• _TASK INSTRUCTIONS_:
Transcribe, exactly as they appear, the line that contains "function place(name, solid, material)", the line that contains "obj.data.transform(world)", and every line in between, and nothing else.

• _MATERIAL_:
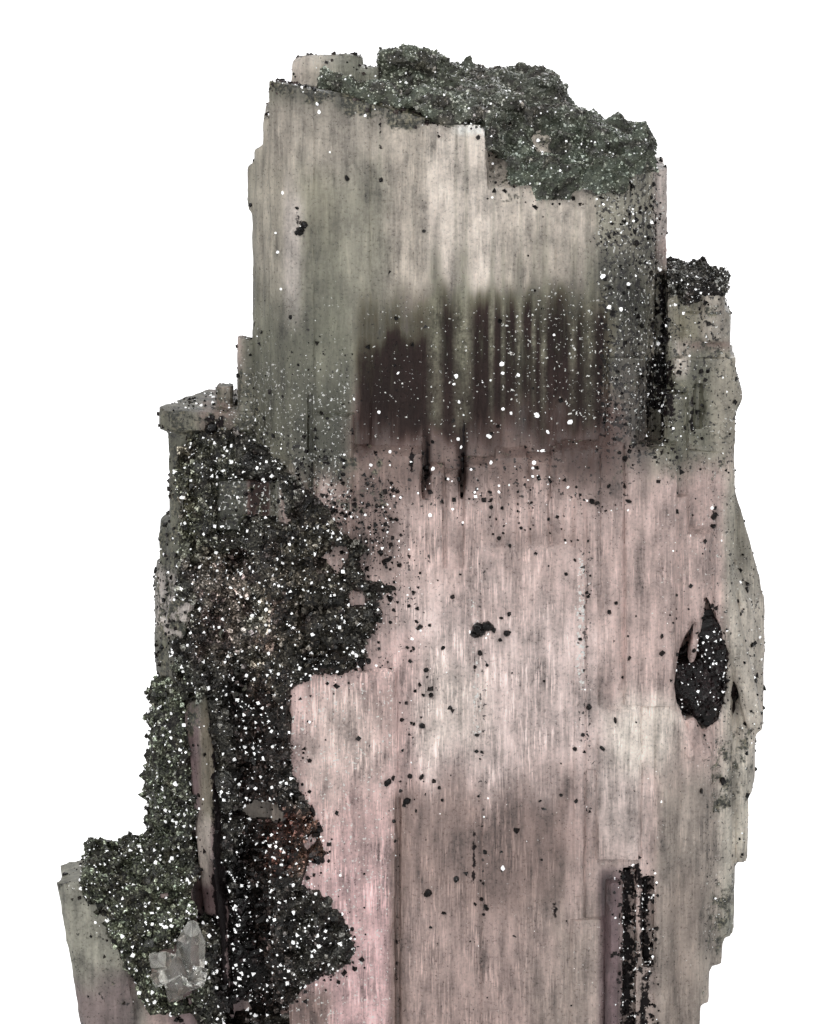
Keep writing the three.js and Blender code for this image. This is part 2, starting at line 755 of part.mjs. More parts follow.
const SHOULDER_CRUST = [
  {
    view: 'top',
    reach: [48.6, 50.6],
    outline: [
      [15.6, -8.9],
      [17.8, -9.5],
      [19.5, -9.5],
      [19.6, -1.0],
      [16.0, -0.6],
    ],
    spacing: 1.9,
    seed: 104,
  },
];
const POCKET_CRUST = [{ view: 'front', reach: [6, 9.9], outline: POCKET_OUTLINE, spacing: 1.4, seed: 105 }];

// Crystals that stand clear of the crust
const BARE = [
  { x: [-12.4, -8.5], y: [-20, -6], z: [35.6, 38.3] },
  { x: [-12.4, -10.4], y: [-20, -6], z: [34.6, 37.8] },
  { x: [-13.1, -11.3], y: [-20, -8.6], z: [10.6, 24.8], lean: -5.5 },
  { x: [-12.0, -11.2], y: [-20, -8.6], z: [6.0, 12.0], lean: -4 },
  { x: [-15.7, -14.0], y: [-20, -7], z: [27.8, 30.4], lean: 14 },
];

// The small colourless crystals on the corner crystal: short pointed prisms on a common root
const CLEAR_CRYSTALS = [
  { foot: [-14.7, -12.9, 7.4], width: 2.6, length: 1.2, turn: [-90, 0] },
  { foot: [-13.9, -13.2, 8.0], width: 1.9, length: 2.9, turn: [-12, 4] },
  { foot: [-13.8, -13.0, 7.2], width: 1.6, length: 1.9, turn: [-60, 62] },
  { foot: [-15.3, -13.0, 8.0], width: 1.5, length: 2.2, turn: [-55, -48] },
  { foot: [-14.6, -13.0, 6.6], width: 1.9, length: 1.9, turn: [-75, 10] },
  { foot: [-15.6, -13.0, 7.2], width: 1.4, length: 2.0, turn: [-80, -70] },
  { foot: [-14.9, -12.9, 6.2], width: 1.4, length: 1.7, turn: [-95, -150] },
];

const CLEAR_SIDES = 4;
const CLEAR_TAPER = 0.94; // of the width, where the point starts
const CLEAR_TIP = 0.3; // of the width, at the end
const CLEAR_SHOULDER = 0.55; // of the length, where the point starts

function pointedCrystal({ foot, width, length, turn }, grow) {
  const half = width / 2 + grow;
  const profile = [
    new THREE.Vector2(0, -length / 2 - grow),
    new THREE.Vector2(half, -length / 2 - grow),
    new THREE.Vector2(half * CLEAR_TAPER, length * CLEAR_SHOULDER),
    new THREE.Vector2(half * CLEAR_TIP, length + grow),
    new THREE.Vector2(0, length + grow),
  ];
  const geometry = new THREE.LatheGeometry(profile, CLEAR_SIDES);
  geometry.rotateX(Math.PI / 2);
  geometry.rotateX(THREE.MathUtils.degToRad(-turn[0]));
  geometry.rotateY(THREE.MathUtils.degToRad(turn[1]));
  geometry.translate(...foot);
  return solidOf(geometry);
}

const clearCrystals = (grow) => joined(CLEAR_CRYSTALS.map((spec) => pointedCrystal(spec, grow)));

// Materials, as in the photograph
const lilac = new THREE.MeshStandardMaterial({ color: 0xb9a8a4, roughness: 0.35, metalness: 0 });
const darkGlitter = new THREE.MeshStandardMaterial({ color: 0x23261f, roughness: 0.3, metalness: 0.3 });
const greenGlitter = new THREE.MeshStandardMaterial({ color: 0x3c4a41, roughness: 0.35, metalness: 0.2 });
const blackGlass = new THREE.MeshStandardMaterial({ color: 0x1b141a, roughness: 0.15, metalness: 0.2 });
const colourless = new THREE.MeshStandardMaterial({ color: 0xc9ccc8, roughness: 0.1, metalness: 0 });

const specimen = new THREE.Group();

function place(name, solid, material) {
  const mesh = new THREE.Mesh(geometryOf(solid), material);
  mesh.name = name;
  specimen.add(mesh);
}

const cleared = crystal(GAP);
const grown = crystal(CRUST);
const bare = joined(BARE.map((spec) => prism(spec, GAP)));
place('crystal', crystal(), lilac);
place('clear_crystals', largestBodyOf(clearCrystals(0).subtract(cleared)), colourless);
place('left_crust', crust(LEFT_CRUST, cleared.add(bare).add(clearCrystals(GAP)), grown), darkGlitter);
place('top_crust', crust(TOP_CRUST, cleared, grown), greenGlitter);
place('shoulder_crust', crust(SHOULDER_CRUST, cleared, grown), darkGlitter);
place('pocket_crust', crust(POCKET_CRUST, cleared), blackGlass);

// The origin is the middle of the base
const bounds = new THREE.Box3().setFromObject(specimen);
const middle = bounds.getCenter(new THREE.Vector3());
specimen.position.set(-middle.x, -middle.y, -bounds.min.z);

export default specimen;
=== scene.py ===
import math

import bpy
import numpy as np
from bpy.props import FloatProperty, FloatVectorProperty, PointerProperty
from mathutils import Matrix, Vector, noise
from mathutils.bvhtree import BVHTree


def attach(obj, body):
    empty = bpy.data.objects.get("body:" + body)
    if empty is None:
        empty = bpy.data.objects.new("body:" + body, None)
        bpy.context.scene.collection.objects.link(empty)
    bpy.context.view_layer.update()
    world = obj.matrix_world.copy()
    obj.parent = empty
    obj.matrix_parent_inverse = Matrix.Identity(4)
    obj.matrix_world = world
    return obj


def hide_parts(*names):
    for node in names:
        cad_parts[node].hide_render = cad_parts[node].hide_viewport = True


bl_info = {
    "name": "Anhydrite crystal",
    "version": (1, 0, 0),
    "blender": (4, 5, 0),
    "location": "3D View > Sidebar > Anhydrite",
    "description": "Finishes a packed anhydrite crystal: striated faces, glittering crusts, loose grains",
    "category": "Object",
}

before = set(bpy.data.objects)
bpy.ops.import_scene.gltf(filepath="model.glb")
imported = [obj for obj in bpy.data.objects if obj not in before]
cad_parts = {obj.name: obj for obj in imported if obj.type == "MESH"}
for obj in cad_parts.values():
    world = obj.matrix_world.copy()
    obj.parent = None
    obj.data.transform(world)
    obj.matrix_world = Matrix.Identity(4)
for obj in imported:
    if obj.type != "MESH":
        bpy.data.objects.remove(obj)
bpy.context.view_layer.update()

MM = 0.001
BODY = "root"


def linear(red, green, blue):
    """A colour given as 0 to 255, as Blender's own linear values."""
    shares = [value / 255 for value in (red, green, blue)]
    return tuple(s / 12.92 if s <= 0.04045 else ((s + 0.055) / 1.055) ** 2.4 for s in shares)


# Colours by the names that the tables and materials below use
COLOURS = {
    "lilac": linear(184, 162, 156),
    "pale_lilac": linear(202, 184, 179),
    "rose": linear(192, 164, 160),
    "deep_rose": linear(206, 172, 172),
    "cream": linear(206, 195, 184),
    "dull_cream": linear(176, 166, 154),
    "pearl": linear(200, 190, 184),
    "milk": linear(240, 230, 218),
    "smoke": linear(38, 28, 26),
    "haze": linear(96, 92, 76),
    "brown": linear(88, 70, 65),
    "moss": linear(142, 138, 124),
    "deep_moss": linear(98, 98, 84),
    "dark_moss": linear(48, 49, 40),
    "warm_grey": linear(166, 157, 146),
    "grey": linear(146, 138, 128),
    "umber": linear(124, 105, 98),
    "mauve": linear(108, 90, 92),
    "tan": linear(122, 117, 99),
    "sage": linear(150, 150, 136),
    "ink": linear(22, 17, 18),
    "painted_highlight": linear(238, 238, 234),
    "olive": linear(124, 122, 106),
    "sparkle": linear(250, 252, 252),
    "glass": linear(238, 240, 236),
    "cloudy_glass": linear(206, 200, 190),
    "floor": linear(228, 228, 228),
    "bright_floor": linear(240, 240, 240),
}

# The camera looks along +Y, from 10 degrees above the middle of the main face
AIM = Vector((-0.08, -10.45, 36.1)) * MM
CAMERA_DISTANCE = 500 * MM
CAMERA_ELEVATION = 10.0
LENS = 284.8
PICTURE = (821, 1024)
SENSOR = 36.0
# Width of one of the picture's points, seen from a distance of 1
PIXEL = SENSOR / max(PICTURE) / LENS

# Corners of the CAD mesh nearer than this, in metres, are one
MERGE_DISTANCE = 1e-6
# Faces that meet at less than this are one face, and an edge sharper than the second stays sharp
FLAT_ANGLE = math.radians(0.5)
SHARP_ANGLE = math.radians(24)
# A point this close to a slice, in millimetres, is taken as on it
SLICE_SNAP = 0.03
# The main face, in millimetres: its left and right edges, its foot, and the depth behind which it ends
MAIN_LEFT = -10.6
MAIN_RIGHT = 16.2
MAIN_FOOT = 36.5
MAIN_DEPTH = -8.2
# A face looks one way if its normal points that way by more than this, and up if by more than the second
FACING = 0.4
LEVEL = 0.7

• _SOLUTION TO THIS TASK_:
function place(name, solid, material) {
  const mesh = new THREE.Mesh(geometryOf(solid), material);
  mesh.name = name;
  specimen.add(mesh);
}

const cleared = crystal(GAP);
const grown = crystal(CRUST);
const bare = joined(BARE.map((spec) => prism(spec, GAP)));
place('crystal', crystal(), lilac);
place('clear_crystals', largestBodyOf(clearCrystals(0).subtract(cleared)), colourless);
place('left_crust', crust(LEFT_CRUST, cleared.add(bare).add(clearCrystals(GAP)), grown), darkGlitter);
place('top_crust', crust(TOP_CRUST, cleared, grown), greenGlitter);
place('shoulder_crust', crust(SHOULDER_CRUST, cleared, grown), darkGlitter);
place('pocket_crust', crust(POCKET_CRUST, cleared), blackGlass);

// The origin is the middle of the base
const bounds = new THREE.Box3().setFromObject(specimen);
const middle = bounds.getCenter(new THREE.Vector3());
specimen.position.set(-middle.x, -middle.y, -bounds.min.z);

export default specimen;
=== scene.py ===
import math

import bpy
import numpy as np
from bpy.props import FloatProperty, FloatVectorProperty, PointerProperty
from mathutils import Matrix, Vector, noise
from mathutils.bvhtree import BVHTree


def attach(obj, body):
    empty = bpy.data.objects.get("body:" + body)
    if empty is None:
        empty = bpy.data.objects.new("body:" + body, None)
        bpy.context.scene.collection.objects.link(empty)
    bpy.context.view_layer.update()
    world = obj.matrix_world.copy()
    obj.parent = empty
    obj.matrix_parent_inverse = Matrix.Identity(4)
    obj.matrix_world = world
    return obj


def hide_parts(*names):
    for node in names:
        cad_parts[node].hide_render = cad_parts[node].hide_viewport = True


bl_info = {
    "name": "Anhydrite crystal",
    "version": (1, 0, 0),
    "blender": (4, 5, 0),
    "location": "3D View > Sidebar > Anhydrite",
    "description": "Finishes a packed anhydrite crystal: striated faces, glittering crusts, loose grains",
    "category": "Object",
}

before = set(bpy.data.objects)
bpy.ops.import_scene.gltf(filepath="model.glb")
imported = [obj for obj in bpy.data.objects if obj not in before]
cad_parts = {obj.name: obj for obj in imported if obj.type == "MESH"}
for obj in cad_parts.values():
    world = obj.matrix_world.copy()
    obj.parent = None
    obj.data.transform(world)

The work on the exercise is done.